Bu güne bu gün Bulgar devleti ülkede ikamet eden Türk ve Müslüman azınlıklarını acımasızca asimile etmeye devam etmektedir. Okullarda ana dil zorunlu müfredat programına alınmamakta. Müslüman çocuklarına Kuran-i Kerim kurslarını desteklememektedir. Bulgar devletleri tarafından el konulan Müslüman mallarını iade etmeyi ret ediyor. Yerel Türkçe radyo kanal frekanslarını vermeyi yine ret ediyor. Görsel medyada günde BU Televizyonunda on dakika haber programından başka programa izin vermiyor. Yazılı medya yok denenecek kadar az. Bulgaristan’da Müslüman azınlığına verilmesi gereken haklarından sadece birkaçıdır.
Müslümanların oylarıyla DPS/HÖH hareketi yaklaşık otuz yıldır Bulgaristan parlamentosunda görev yapmaktadır dört kez hükümet ortağı olduklarına rağmen ülkede ikame eden Müslüman azınlığın haklarından tek bir kalem bile alamamışlardır. Alternatif olarak HŞHP ile DOST partisi kurtulsa da DPS/HÖH Bulgar devletin desteği ile parlamentoda kalmıştır ayrıca Türkiye’de güçlü lobisi olduğundan dolayı alınan kararları lehine çevirmektedir.

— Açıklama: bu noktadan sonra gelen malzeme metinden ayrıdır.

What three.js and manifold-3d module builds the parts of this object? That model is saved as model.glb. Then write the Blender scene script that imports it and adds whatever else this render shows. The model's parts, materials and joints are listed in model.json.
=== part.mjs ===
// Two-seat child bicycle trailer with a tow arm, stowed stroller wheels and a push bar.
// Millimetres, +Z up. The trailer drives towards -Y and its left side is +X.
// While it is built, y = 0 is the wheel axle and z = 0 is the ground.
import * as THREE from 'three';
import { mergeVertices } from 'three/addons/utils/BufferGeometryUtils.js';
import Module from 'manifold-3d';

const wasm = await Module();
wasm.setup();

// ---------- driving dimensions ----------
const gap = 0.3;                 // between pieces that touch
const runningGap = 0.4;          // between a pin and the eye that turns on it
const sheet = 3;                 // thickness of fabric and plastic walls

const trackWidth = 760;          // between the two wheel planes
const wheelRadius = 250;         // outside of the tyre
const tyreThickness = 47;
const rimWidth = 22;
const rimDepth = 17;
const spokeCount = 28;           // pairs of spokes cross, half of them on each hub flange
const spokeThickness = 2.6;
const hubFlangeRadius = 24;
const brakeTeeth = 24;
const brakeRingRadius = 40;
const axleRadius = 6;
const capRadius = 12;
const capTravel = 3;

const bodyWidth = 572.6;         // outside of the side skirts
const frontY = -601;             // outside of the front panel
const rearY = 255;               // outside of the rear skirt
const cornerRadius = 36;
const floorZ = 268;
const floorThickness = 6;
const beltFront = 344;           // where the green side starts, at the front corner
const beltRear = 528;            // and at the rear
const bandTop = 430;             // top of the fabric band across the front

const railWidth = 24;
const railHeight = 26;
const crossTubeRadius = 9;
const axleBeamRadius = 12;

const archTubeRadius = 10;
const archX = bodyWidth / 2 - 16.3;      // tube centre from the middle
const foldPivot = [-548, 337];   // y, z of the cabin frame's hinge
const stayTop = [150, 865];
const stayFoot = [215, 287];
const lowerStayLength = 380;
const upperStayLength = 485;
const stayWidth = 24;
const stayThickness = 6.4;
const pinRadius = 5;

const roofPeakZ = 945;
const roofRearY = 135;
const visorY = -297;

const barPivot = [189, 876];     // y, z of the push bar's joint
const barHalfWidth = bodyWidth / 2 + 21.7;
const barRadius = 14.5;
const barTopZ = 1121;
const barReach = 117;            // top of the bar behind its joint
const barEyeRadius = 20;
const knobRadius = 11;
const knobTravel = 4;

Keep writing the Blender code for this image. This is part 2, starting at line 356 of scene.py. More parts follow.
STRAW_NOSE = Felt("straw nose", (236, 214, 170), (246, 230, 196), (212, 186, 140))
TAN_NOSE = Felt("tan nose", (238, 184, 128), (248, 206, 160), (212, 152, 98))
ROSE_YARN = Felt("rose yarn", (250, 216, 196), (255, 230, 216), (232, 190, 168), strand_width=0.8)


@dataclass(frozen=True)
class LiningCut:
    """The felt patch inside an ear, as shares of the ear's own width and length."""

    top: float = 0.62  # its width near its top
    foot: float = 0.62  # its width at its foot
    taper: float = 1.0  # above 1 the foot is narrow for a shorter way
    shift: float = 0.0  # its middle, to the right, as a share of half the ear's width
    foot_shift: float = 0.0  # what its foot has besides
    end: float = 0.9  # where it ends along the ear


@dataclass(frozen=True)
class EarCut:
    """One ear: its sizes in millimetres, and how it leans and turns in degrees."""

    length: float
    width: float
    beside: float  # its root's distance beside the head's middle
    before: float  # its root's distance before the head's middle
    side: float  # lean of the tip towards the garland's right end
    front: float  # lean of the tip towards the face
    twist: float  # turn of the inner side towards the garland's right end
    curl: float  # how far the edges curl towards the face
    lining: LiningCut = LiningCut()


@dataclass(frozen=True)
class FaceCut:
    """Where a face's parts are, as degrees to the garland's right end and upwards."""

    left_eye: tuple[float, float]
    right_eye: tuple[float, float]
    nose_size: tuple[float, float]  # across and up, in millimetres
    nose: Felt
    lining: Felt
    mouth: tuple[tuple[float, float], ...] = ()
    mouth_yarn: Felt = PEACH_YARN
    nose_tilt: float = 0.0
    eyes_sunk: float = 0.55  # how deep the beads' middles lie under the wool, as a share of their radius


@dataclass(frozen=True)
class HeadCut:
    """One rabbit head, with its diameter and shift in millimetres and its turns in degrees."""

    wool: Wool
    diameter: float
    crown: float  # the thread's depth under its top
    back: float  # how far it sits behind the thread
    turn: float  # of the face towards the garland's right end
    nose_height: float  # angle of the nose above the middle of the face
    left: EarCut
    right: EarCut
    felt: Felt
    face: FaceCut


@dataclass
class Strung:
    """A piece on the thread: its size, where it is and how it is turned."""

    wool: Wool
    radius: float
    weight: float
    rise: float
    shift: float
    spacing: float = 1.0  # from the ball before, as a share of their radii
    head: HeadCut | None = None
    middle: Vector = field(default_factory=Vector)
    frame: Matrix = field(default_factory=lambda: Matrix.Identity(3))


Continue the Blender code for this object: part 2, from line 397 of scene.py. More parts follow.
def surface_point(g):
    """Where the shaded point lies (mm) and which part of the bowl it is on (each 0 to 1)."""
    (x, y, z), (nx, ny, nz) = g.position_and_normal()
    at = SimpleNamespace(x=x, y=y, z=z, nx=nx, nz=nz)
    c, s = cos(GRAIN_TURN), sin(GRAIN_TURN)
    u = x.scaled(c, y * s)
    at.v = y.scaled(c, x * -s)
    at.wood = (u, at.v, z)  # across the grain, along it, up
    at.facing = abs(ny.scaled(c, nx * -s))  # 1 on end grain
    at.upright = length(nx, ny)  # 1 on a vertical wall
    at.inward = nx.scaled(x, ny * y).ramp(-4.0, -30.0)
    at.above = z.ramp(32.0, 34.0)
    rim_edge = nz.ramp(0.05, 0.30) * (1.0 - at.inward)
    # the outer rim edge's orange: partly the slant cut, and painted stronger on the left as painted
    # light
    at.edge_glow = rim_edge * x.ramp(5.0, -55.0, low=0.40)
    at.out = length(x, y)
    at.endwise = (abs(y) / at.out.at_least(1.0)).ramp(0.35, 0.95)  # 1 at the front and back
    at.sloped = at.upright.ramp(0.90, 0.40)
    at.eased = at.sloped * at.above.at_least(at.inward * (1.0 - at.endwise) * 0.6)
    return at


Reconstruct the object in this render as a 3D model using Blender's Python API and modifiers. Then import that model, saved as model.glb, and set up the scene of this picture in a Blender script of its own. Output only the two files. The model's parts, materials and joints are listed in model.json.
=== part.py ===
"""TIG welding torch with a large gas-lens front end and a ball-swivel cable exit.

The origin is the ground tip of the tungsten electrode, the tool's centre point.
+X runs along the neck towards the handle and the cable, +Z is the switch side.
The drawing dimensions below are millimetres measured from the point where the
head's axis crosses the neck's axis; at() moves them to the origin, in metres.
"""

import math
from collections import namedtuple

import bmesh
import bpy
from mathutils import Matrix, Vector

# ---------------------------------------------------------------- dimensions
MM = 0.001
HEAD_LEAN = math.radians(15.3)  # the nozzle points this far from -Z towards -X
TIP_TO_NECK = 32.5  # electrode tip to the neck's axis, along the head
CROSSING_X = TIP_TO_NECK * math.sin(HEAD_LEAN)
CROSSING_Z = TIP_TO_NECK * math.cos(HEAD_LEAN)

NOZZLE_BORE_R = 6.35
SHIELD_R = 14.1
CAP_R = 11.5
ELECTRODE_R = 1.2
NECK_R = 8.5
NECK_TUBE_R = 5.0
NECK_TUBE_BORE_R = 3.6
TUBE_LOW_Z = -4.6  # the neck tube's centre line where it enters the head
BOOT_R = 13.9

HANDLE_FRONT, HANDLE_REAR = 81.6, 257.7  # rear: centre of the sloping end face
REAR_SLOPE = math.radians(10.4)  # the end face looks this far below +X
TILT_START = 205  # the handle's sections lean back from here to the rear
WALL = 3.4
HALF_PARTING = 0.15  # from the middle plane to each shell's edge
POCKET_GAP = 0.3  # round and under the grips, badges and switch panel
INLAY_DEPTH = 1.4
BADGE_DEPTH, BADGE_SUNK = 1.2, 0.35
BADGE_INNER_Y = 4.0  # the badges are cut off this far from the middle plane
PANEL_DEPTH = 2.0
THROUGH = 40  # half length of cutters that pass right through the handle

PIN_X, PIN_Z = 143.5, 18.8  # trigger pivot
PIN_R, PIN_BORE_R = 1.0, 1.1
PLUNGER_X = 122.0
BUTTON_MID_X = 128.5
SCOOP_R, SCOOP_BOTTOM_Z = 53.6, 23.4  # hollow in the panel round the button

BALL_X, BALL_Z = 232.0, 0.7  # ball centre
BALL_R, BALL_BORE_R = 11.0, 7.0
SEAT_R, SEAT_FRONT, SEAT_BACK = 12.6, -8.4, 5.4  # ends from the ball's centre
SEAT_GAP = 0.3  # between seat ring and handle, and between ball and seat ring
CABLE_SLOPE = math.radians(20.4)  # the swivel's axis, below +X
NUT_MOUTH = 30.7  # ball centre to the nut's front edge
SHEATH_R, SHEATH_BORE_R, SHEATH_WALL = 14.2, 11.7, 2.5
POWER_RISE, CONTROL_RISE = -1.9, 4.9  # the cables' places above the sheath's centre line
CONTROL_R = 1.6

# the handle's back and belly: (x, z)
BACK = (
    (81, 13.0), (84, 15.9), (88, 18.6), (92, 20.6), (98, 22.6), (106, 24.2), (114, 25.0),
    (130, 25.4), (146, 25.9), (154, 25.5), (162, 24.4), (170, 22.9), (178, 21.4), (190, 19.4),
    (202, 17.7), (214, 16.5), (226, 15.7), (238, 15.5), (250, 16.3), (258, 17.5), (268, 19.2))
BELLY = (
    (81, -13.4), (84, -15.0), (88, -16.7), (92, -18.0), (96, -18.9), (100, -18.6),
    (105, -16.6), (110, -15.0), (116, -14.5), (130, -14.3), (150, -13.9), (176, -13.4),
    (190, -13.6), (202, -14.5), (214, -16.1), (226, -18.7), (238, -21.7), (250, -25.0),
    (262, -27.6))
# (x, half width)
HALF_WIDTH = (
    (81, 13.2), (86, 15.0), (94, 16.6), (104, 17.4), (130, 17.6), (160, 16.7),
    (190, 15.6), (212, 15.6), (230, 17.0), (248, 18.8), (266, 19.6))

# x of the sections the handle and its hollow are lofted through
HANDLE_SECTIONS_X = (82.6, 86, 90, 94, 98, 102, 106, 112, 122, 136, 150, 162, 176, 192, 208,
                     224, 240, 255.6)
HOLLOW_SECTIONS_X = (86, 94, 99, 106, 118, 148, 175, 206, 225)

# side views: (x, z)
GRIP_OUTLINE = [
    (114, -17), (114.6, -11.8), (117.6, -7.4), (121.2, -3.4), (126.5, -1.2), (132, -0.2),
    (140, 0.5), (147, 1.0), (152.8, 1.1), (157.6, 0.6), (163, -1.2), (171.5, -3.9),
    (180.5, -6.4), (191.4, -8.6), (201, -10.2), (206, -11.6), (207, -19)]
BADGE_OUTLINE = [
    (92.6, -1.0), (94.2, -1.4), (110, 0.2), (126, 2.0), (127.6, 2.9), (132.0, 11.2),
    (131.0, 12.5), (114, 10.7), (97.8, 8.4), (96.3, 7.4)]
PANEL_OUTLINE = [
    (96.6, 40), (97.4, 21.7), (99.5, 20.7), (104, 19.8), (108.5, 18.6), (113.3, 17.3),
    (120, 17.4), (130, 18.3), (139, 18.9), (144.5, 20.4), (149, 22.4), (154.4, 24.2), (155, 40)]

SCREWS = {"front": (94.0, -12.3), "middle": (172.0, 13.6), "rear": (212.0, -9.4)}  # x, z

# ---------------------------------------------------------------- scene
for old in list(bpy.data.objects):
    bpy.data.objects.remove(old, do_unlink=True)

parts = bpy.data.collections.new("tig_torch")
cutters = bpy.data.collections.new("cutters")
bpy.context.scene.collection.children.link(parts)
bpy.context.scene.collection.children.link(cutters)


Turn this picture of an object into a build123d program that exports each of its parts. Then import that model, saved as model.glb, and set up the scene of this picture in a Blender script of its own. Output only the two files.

26 Mart 2018 yılı Bulgaristan Varna şehrinde cumhurbaşkanı Sayın Recep Tayip Erdoğan önderliğinde AB liderleri ile görüşmeler gerçekleştirilmişti. Varna görüşmelerinde iki ülke arasında var sayılan sorunları çözülmesi için heyetler kurulmasına kararlaştırılmıştı. Türkiye Cumhuriyeti parlamenter sistemden Başkanlık sisteme geçmiş bulunmakta. Vatanımıza milletimize hayırlı olsun dileklerimle Bulgaristan ile Türkiye asından kurulacak olan heyette Bulgar devleti kendi azınlıklarını korumak için izledikleri baskı yolunu kullanarak Bulgaristan’da Müslüman azınlığının Bulgar devleti tarafından tanımasını sağlayarak azınlık statüsünden doğacak hakları verilmesi sağlanacağına inanılmaktadır.